Robert Engel, a structural analyst and senior engineer at Switzerland's Leibstadt nuclear power plant, said he believed Japanese authorities would be able to manage the situation at the damaged Fukushima facility north of Tokyo.

Engel was an external member of a team sent by the International Atomic Energy Agency (IAEA) to Japan after a 2007 earthquake that hit the Kashiwazaki-Kariwa plant, until then the largest to affect a nuclear complex.

"I think nobody can say at this time whether there is a small melting of any fuel elements or something like that. You have to inspect it afterwards," he told Reuters by phone.

But a partial meltdown "is not a disaster" and a complete meltdown is not likely, he said, suggesting he believed Japanese authorities were succeeding in cooling down the reactors even though the systems for doing this failed after the quake hit.

"I only see they are trying to cool the reactor, that is the main task, and they are trying to get cooling water from the sea," Engel said, stressing he did not have first-hand information about events at the Fukushima facility.

Normally, he said, the water level inside a reactor core is about 3 to 4 metres above the fuel. If the rods are not covered by water for a longer time then a core melting is possible.
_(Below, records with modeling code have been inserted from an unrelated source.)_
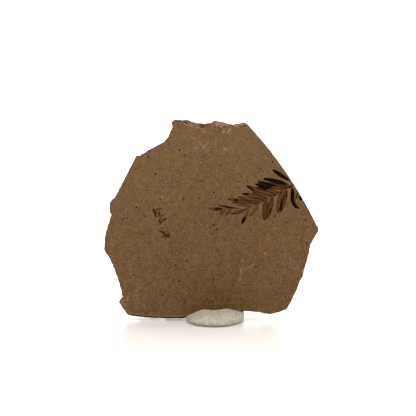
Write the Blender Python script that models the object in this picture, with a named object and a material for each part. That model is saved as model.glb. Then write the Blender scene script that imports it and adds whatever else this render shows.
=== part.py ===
"""A fossil leaf plate standing in a lump of display putty.

The plate is a broken slab of layered mudstone with a conifer sprig pressed into its front face.
It leans back a little and its lower edge stands in a flattened lump of putty.
Metres, +X right, +Z up, front of the plate toward -Y, table at z = 0.
On the plate itself positions are millimetres: across, up the face, and depth behind the face.
"""
import math

import bmesh
import bpy
from mathutils import Vector, noise
from mathutils.geometry import delaunay_2d_cdt

MM = 0.001

# Plate
PLATE_THICKNESS = 8.0
PLATE_LEAN = math.radians(6.0)
PLATE_LIFT = 1.2  # height of the face's lower edge above the table
FACE_WAVE = 0.15  # gentle unevenness of the split faces
RIM_STEP = 2.0  # longest straight piece of the broken rim
RIM_ROUGHNESS = 0.32  # how far the break wanders off its line
FACE_GRID = 6.0  # spacing of the points that carry the unevenness

# Corners of the plate's outline, clockwise from the left point of the horn.
# Each is (across, up, bulge of the stretch that follows, roughness of that stretch).
RIM = [
    (-18.4, 91.5, 0.2, 0.5),
    (-17.2, 93.1, 0.0, 0.4),
    (-10.8, 93.1, -0.2, 1.0),
    (-6.8, 91.8, -0.1, 1.0),
    (-0.3, 91.4, 0.0, 1.0),
    (1.9, 92.0, 0.1, 0.4),
    (4.2, 92.2, -0.1, 0.6),
    (10.4, 91.0, -0.1, 0.8),
    (15.1, 92.0, 0.2, 0.4),
    (17.1, 91.0, 2.2, 0.3),
    (49.6, 43.5, 0.3, 0.2),
    (50.2, 42.0, 0.2, 0.2),
    (49.8, 40.4, 0.0, 0.8),
    (46.5, 34.7, 0.35, 1.0),
    (43.6, 22.9, 0.1, 0.8),
    (42.7, 19.0, 0.0, 0.5),
    (41.5, 17.1, 0.2, 1.0),
    (38.6, 10.4, 0.2, 1.0),
    (35.4, 4.2, 0.2, 0.6),
    (27.3, 1.8, -0.25, 1.0),
    (17.5, 3.3, 0.0, 0.0),
    (11.0, 3.6, 0.0, 0.0),
    (-8.0, 1.7, 0.0, 0.0),
    (-12.7, 0.0, 0.0, 0.3),
    (-19.8, -0.2, 0.1, 0.6),
    (-32.7, 0.5, 0.2, 0.7),
    (-39.2, 1.7, 0.1, 0.7),
    (-43.1, 7.5, 0.2, 0.5),
    (-41.5, 9.8, -1.3, 1.2),
    (-49.9, 32.3, 0.75, 1.0),
    (-46.4, 48.9, 0.0, 0.4),
    (-47.2, 50.0, 0.1, 1.0),
    (-47.2, 54.4, 0.2, 0.5),
    (-44.8, 57.1, -0.05, 1.0),
    (-35.8, 74.3, -0.05, 0.8),
    (-34.9, 76.2, 0.2, 0.3),
    (-33.2, 76.3, 0.2, 0.9),
    (-22.0, 82.8, -0.45, 0.9),
    (-17.9, 90.3, 0.0, 0.4),
]

# The break runs through three beds of stone. Each bed is (depth where it ends, mean setback, wander).
BEDS = [(2.7, 0.0, 0.0), (5.3, 0.35, 0.35), (PLATE_THICKNESS, 0.5, 0.6)]
BED_SEAM = 0.25  # depth over which one bed steps back to the next
SEAM_WANDER = 0.35  # how far the seams run up and down in depth
SEAM_WAVE = 0.15  # waves of a seam for each millimetre along the rim
BED_HOLLOW = 0.3  # how far the middle of a bed is broken back behind its edges
HOLLOW_WAVE = 0.22  # waves of those hollows for each millimetre
BREAK_WAVES = (0.115, 0.36)  # long and short waves of a bed's broken edge for each millimetre
BACK_BEVEL = 0.5

# Chips struck off the rim: (across, up, depth, half width, half height, half depth, turn in degrees).
CHIPS = [
    (-7.2, 93.0, -0.5, 5.9, 3.8, 2.3, -12.0),
    (5.1, 91.9, -0.4, 5.1, 2.0, 1.7, -3.0),
    (12.8, 92.0, -0.4, 3.2, 1.4, 1.4, 9.0),
    (-42.2, 5.7, -0.4, 3.4, 1.2, 1.0, -56.0),
    (-49.1, 37.0, -0.4, 5.0, 0.8, 1.0, 82.0),
    (-46.7, 56.0, -0.4, 2.4, 0.9, 1.0, 40.0),
    (46.0, 30.6, -0.4, 3.4, 0.8, 1.0, 76.0),
]

# Beds that split away from the back: (depth they leave, corners of the split in across and up).
BACK_SPLITS = [
    (6.9, [(-60, -10), (-60, 34), (-44, 31), (-31, 33), (-22, 25), (-14, 22), (-9, 10), (-10, -10)]),
    (5.6, [
        (60, 70), (60, 30), (41, 33), (34, 41), (31, 52), (22, 60), (17, 72), (6, 78), (2, 100), (60, 100),
    ]),
    (7.3, [(-60, 100), (-60, 62), (-36, 61), (-24, 68), (-19, 77), (-10, 82), (-4, 100)]),
]

SPLIT_STEP = 3.5  # longest straight piece of a split's ragged edge
SPLIT_WANDER = 1.6  # how far that edge strays

# The sprig. The stem runs from the right edge to the tip of the sprig.
SPRIG_DEPTH = 0.3
STEM_WIDTH = 1.0
STEM = [
    (38.6, 62.9), (35.1, 61.3), (29.9, 58.0), (24.9, 55.2),
    (19.0, 52.4), (14.5, 51.5), (9.4, 51.8), (4.0, 51.5),
]

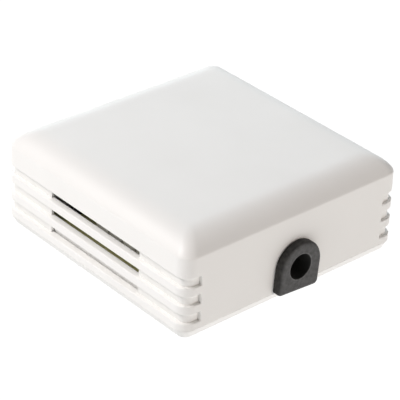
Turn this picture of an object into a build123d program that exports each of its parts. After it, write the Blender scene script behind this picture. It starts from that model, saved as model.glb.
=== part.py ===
from build123d import *
import math
import os

# Room temperature sensor: a wall housing with a resistance element on a small board.
# Millimetres. X and Y run across the wall, Z points from the wall (z = 0) to the front.
# The cable comes in on the -Y side and the vents are on the -X and +X sides.

# Housing
side = 71.0  # width and depth of the housing
height = 27.0  # from the wall to the front face
corner_radius = 3.6  # upright corners
seam_height = 2.6  # where the cover meets the back plate

# Cover
cover_wall = 1.8
cover_roof = 2.0
cover_draft = 0.2  # how far each side leans in from the seam to the crease
crease_drop = 4.3  # from the front face down to the crease round the sides
crease_slope = 32.0  # degrees that the soft edge leans from the upright at the crease
soft_corner = 0.5  # corner radius where the soft edge runs out on the front face
soft_rings = 6  # outlines that the soft edge is drawn through
inner_corner = 1.6  # upright corners inside the cover

# Vents
vent_count = 3
vent_pitch = 5.0
vent_height = 2.5
vent_bottom = 4.6  # lower edge of the lowest vent
groove_depth = 1.1  # on the vented sides
return_depth = 0.9  # round the corner, on the other two sides
groove_return = 5.2  # how far a groove reaches round each corner
groove_corner = 2.2
slot_length = 34.5  # the part of each groove that goes right through the wall

# Back plate
rim_taper = 1.4  # how far the edge of the plate draws in towards the wall
rim_corner = 2.2  # upright corners at the wall
floor_thickness = 2.0
back_recess = 0.5  # depth of the hollow in the wall side
back_recess_width = 58.0
back_recess_depth = 43.0
back_recess_corner = 2.0
upstand_gap = 0.3  # between the cover and the upstand inside it
upstand_wall = 1.4
upstand_rise = 0.2  # above the front of the board

# Wall fixings
fixing_spacing_x = 46.0
fixing_spacing_y = 54.0
fixing_width = 3.8
fixing_length = 7.0

# Rear cable entry, scored from the wall side for breaking out
knockout_length = 14.0
knockout_width = 6.0
knockout_y = -26.0
knockout_web = 0.6  # plastic left over the scored line
score_width = 0.8

# Snap hooks and the channels in the cover that they stand in
hook_offset = 19.0  # from the middle of the side
hook_width = 7.0
hook_rise = 5.0  # above the upstand
hook_nose = 0.5  # how far the nose stands out
nose_length = 2.4
channel_depth = 0.5
channel_gap = 0.5  # between the hook and each side of its channel
channel_top_gap = 0.8

# Circuit board
board_underside = 6.0
board_thickness = 1.6
board_gap = 0.3  # between the ends of the board and the upstand
board_depth = 43.0
board_corner = 1.0
relief_length = 15.0  # slot milled beside the sensing element
relief_width = 1.2
relief_setback = 3.6  # from the element
post_inset_x = 4.5  # from the board's edge to the middle of a post
post_inset_y = 3.4
post_radius = 2.6
peg_radius = 1.25
peg_rise = 1.0  # above the board
peg_gap = 0.1
peg_chamfer = 0.4

# Board screws
board_screw_radius = 1.3
board_screw_length = 5.0
board_head_radius = 2.5
board_head_height = 1.5
board_head_round = 0.75
board_drive_length = 3.0  # across the cross in the head
board_hole_gap = 0.25
pilot_gap = 0.05
pilot_floor = 0.6  # plastic left under a pilot hole
drive_width = 0.6
drive_depth = 0.7

# Cable grommet
flange_width = 13.5
flange_thickness = 2.2
flange_bottom = 2.0
flange_corner = 1.4
flange_round = 0.9
arc_height = 8.9  # middle of the half-round top of the flanges, the neck and the notch
cable_radius = 3.45
cable_height = 9.1
neck_step = 1.9  # how far the outer flange stands out beyond the neck
neck_bottom = 2.9
inner_flange_thickness = 1.5
inner_flange_step = 0.6  # how far the inner flange stands out beyond the neck
grommet_gap = 0.1  # between each flange and the wall beside it
notch_gap = 0.3  # round the neck in the cover
cradle_gap = 0.1  # beside the neck in the upstand

# Terminal block
poles = 4
pole_pitch = 5.08
block_setback = 3.0  # from the end of the board to the back of the block
block_shift = -3.9  # middle of the block, along Y
block_back_wall = 1.3
block_front_wall = 1.8
chamber_depth = 5.0
chamber_gap = 0.1  # beside each cage
entry_width = 3.2
entry_bottom = 1.2  # above the board
entry_height = 3.3
block_lip = 0.95  # ring that keeps a screw in
lip_radius = 1.6
block_chamfer = 0.5
pole_groove_width = 0.6  # in the back and the top, between the poles
pole_groove_depth = 0.5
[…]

"I think they will be able to manage it ... When the (reactor) containment is intact only a small amount of radioactivity can go out, like in Three Mile Island," he said referring to the 1979 nuclear accident in the United States.

At Three Mile Island, a cooling fault led to a build-up of pressure in the radioactive core and resulted in a relatively small radiation leak.

Japan was working on Sunday to prevent the fuel rods in the plant from overheating after radiation leaked into the air.

The government said a building housing a second reactor was at risk of exploding after a blast on Saturday blew the roof off the facility's No 1 reactor, where there is believed to have been a partial meltdown of the fuel rods.

Experts say the critical issue is what has happened or is happening with the fuel -- which contains nearly all the radioactivity in the plant -- and whether and to what extent it is damaged.

If there is a fuel meltdown, it would release radioactivity, but Engel said there were barriers before it could escape into the atmosphere -- the fuel rods, reactor vessel and containment.